When Goethe arrived in Weimar, she was at her estate, Kochberg; but she soon returned, and he was introduced to her at court by the Duke. She was six years older than Goethe, had been married eleven years, and was the mother of seven children; and she had no very remarkable intellectual gifts. She had, however, delicate grace and beauty, fine tact, and warm sympathy with all that seemed to her best and greatest in life and literature; and these qualities drew Goethe towards her with an irresistible attraction. At first his expressions of regard and admiration—after the fashion of the time—were so ardent that she was rather alarmed, and took care that he should not see her too often; but by and by he showed the most tender respect for her wishes, and so there grew up between them a true, pure, and noble friendship.
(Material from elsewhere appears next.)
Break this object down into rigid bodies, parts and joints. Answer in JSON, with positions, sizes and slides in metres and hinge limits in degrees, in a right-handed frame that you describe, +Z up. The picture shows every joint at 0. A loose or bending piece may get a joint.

There were few days when they did not meet. When either was from home, he sent her long letters telling her everything that happened; and even when both were in Weimar, little notes containing kindly greetings constantly passed between them. Goethe confided to her all his cares and anxieties, and she never failed to strengthen him, and give him fresh courage, by her sympathy. His thoughts, studies, and plans of work he also spoke of, and she sought not only to understand them and to share the pleasure they gave him, but to encourage him in all his high undertakings. If sometimes there were misunderstandings, they soon vanished, and Goethe could write to her that the torment due to such experiences was “the sunlit rain (Sonnen-Regen) of love.”